Ken Goldman, Yahoo's chief financial officer, says the company has set no money aside in case it loses
Yahoo's chief financial officer said on Monday that the company has not set aside any money to pay a Mexican communications mogul suing it for billions — even as news emerged that Yahoo's top lawyer in Mexico has left for Google.
CFO Ken Goldman (left) said in the company's fourth-quarter earnings call Monday that it "made no accrual" for the $2.7 billion that Carlos Bazan-Canabal is demanding after Yahoo broke off a plan to create online telephone directories with him.
Goldman's optimism came as Yahoo's top legal representative in Mexico City, Maria Andrea Valles, changed her LinkedIn page to say she has moved on to Google. A Google spokeswoman confirmed the hire, but declined to comment further. Yahoo did not immediately respond to requests for comment.
Last November, a Mexican district court awarded the full damages to Bazan-Canabal's Worldwide Directories. Yahoo said it would appeal the decision.
"Yahoo believes the plaintiffs' claims are without merit and will vigorously pursue all appeals," it said in a statement after the ruling.
Business Insider, which first reported the news of Valles's departure, said that a group of Yahoo's lawyers gathered in Mexico late last month to respond to the lawsuit.
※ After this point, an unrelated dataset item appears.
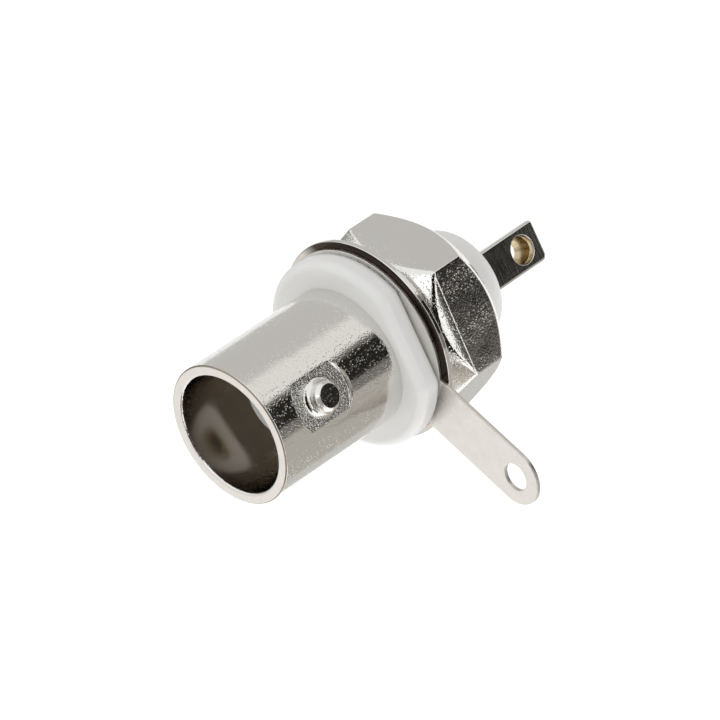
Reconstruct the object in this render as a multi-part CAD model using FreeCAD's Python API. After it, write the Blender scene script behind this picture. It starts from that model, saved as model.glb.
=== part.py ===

Valles worked for Yahoo as a legal counsel, then as an in-house lawyer, since 2008, according to her LinkedIn profile.
Yahoo is fighting the case as it attempts to expand internationally. During Monday afternoon's earnings call with investor, CEO Marissa Mayer said the company's top three priorities, in order, were to increase its user base, grow internationally and appeal to a broader demographic.